A strategy for addressing the global land squeeze
This new geospatial data adds to a growing body of evidence that the world faces intense competition for land — a true “land squeeze.” How then does humanity meet the agricultural needs of a growing population more equitably while at the same time meeting global ambitions on climate and biodiversity?
There are four basic strategies to do so — and they should be pursued simultaneously:
- Produce more food on existing agricultural land. That means higher crop and livestock yields, achieved in a manner that provides climate resilience and decreases emissions of greenhouse gases and other environmental pollution. Doing so in a manner that “leapfrogs” conventional approaches will be particularly critical for Africa to meet food security and climate stabilization at the same time.
- Protect remaining forests and other natural ecosystems. Such protection, in turn, can create an incentive to boost yields on productive lands.

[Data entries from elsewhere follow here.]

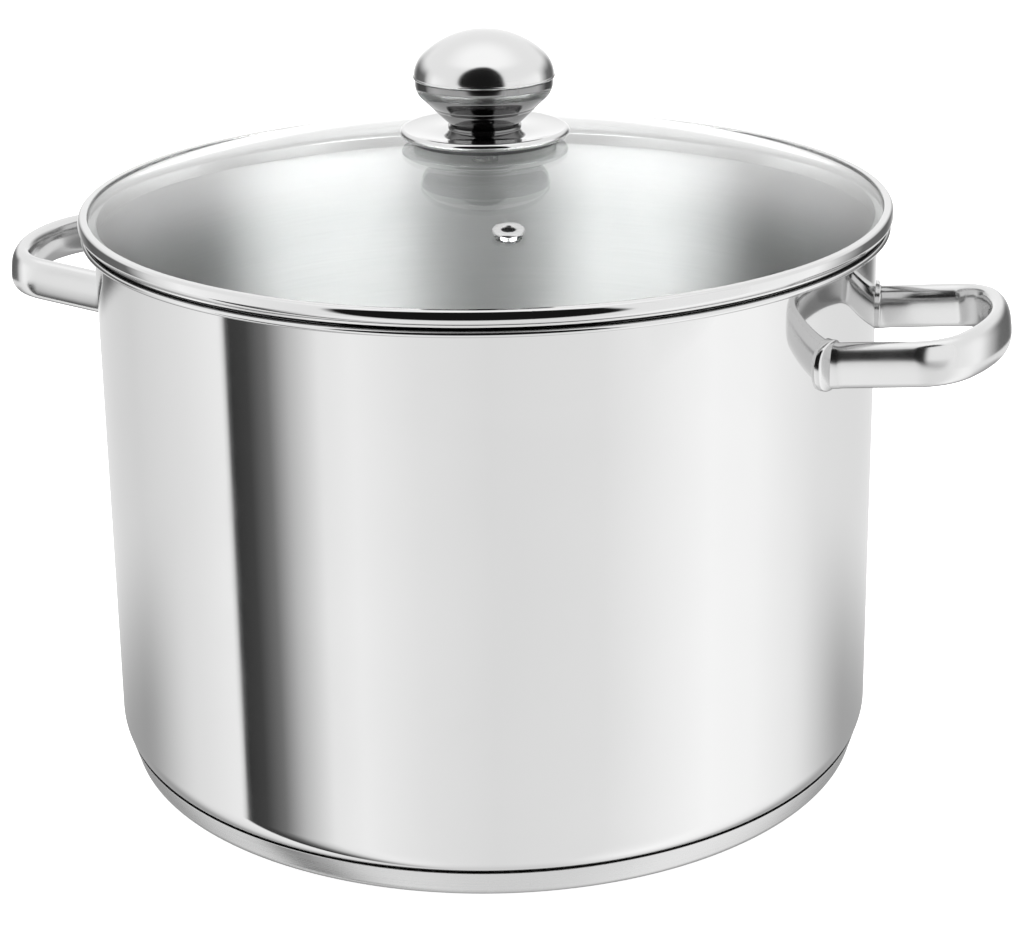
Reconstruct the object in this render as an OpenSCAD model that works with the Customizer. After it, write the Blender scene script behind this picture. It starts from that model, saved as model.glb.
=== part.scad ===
// Stock pot with two tube handles and a domed glass lid.
// Frame: +Z up, origin under the middle of the base, handles along X, front along -Y.
// Sections drawn in the XY plane are radius (X) against height (Y) before they are spun.

/* [Pot] */
// Inside diameter of the pot
pot_inner_d = 280; // [260:5:300]
// Height from the table to the top of the lip
pot_h = 200; // [180:5:260]
// Thickness of the pot's sheet steel
wall_t = 0.8; // [0.6:0.1:1]
// Outer radius of the corner between the wall and the floor
corner_r = 12; // [11:0.5:14]
// Radius under the lip, where the wall turns outwards
lip_fillet_r = 2.4; // [2:0.1:2.8]
// Radius of the rolled bead at the lip's edge
lip_bead_r = 1.05; // [0.9:0.05:1.2]

/* [Base] */
// Thickness of the aluminium disc that spreads the heat
core_t = 5.2; // [4:0.2:6]
// Thickness of the steel cap pressed over the disc
cap_t = 0.8; // [0.6:0.1:1]
// Height of the cap's upper edge
cap_h = 10.5; // [10:0.1:11]
// Radius of the flat face that the pot stands on
stand_r = 132.5; // [120:0.5:132.5]

/* [Handles] */
// Height of the handle's middle where it meets the wall
handle_z = 167.4; // [150:0.1:170]
// Half the distance between the middles of the two legs
handle_half_w = 36; // [32:1:42]
// Reach of the grip's middle line past the pot's wall
handle_reach = 45.5; // [42:0.5:52]
// Height of the tube's oval section
tube_h = 15.6; // [13:0.1:17]
// Thickness of the tube's oval section
tube_w = 7.7; // [7:0.1:9]
// Wall of the tube
tube_wall = 1.2; // [1:0.1:1.4]
// Upward tilt of the handles
handle_tilt = 6.7; // [0:0.1:9]
// Thickness of the weld feet
foot_t = 2.2; // [1.5:0.1:2.6]

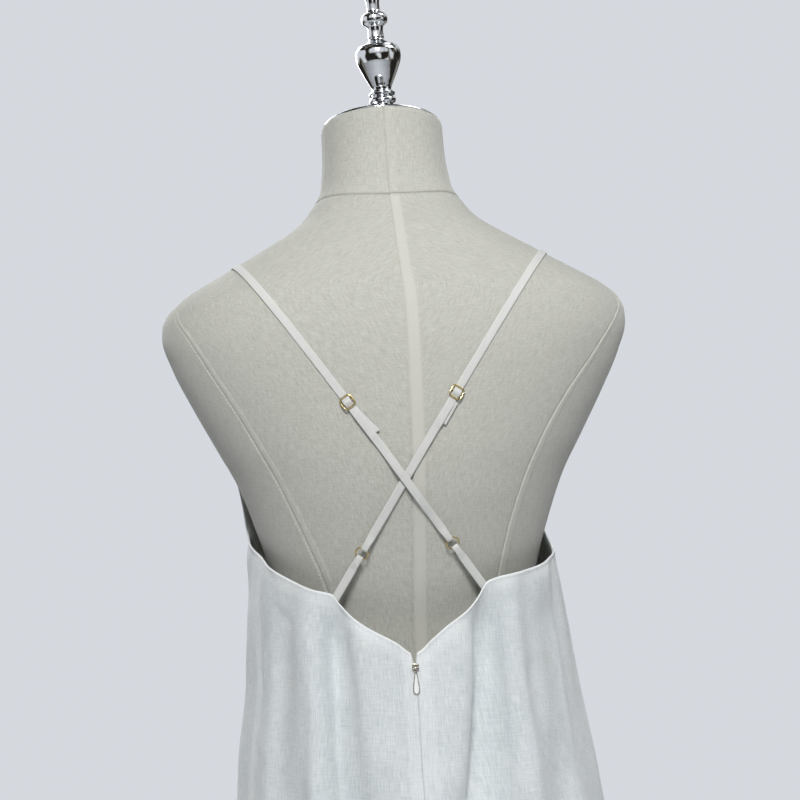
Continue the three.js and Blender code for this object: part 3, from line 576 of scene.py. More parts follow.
# %% The cover with its seams
# Where each seam lies, as its angle at twelve rings from the bottom up. The back seams run out to
# the end of the shoulder.
SEAM_RINGS = (720, 1045, 1080, 1120, 1155, 1190, 1222, 1259, 1278, 1295, 1310, 1383.5)
COVER_SEAMS = {
    "centre_front": (-180,) * 12,
    "right_front": (-146, -150, -148, -144.5, -141, -138, -135, -131, -130, -128, -126, -121),
    "right_side": (-86, -87, -88, -89, -90, -90, -90, -90, -91, -93, -96, -98),
    "right_back": (-34, -35.5, -36.5, -37.6, -39.8, -42.3, -46.7, -55.7, -61.5, -72, -80, -80),
    "centre_back": (0.3, 0.3, 0.2, 0.1, 0.1, 0, 0, 0, 0, 0, 0.2, 2),
    "left_back": (34, 34, 36.8, 42, 46.2, 49, 51.7, 56.4, 60, 69, 79, 80),
    "left_side": (86, 87, 88, 89, 90, 90, 90, 90, 91, 93, 96, 98),
    "left_front": (146, 149, 148, 144, 141, 137.5, 134.5, 131.5, 130, 128, 126, 122),
}
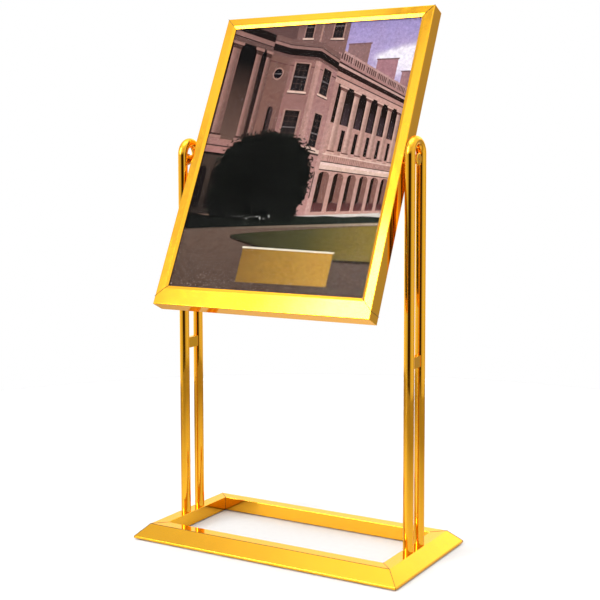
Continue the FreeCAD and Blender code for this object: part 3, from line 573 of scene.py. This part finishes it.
def paint_ground(picture):
    """Gravel, lawn, kerb and hedge, from the front of the picture to the building."""
    picture.box(33, -MARGIN_U, 1 + MARGIN_U, -MARGIN_V, 0.270, tone(84, 68, 60), tone(98, 80, 70))
    us = np.linspace(0, 1, 25)
    far = [(0.265 + 0.765 * t, 0.196 + 0.049 * t ** 0.8) for t in us]
    bends = [math.sin(min(1.0, 1.25 * t) * math.pi / 2) ** 0.9 for t in us]
    near = [(0.265 + 0.765 * t, 0.190 - 0.068 * bend) for t, bend in zip(us, bends)]
    left, middle, right = tone(42, 43, 34), tone(72, 70, 42), tone(132, 112, 46)

    def along(t):
        first, second, share = (left, middle, t / 0.5) if t < 0.5 else (middle, right, (t - 0.5) / 0.5)
        return tuple(a + (b - a) * share for a, b in zip(first, second))

    picture.strip(35, near, far, [along(t) for t in us])
    edge = [(u, v - 0.0065 - 0.003 * t) for (u, v), t in zip(near, us)]
    picture.strip(35, edge, near, [tone(30, 22, 15)] * len(us))
    kerb_low = [(-0.03 + 1.06 * t, 0.208 + 0.038 * t) for t in us]
    kerb_high = [(u, v + 0.004 + 0.006 * t) for (u, v), t in zip(kerb_low, us)]
    picture.strip(36, kerb_low, kerb_high, [tone(70 + 90 * t, 60 + 82 * t, 52 + 70 * t) for t in us])
    hedge_top = [max(0.274 - 0.06 * t, 0.262 + 0.013 * t) + 0.002 * math.sin(37 * t) for t in us]
    hedge_high = [(point[0], top) for point, top in zip(kerb_low, hedge_top)]
    picture.strip(36, kerb_high, hedge_high, [tone(18 + 16 * t, 19 + 22 * t, 18 + 15 * t) for t in us])
    rng = random.Random(11)
    for column, row in ((c, r) for c in range(56) for r in range(16)):
        u, v = 0.018 * (column + 0.6 * rng.random()), 0.004 + 0.0125 * (row + 0.6 * rng.random())
        size = 0.0016 + 0.0034 * rng.random() * (1.1 - v / 0.2)
        grey = rng.choice((48, 64, 112, 138))
        if u < 0.24 or v < 0.10:
            picture.box(34, u, u + 1.6 * size, v, v + size, tone(grey, 0.86 * grey, 0.8 * grey))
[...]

- Reduce demand for agricultural land through efforts such as holding down meat consumption by the world’s largest meat consumers, curbing food loss and waste, and reversing policies such as bioenergy mandates that add to land-use demands.
- Restore forests and other habitats where agricultural land is marginal or unimprovable.
In short, “Produce, Protect, Reduce and Restore.”
Monitoring is an important input to all four strategies. Thanks to support from the Bezos Earth Fund, WRI’s Land & Carbon Lab and the University of Maryland will regularly update the unprecedented 98-foot resolution maps of cropland extent and change for the entire world, bringing local and global cropland dynamics into clear view. Such transparency is an essential step in ensuring humanity can feed itself without destroying nature in the process.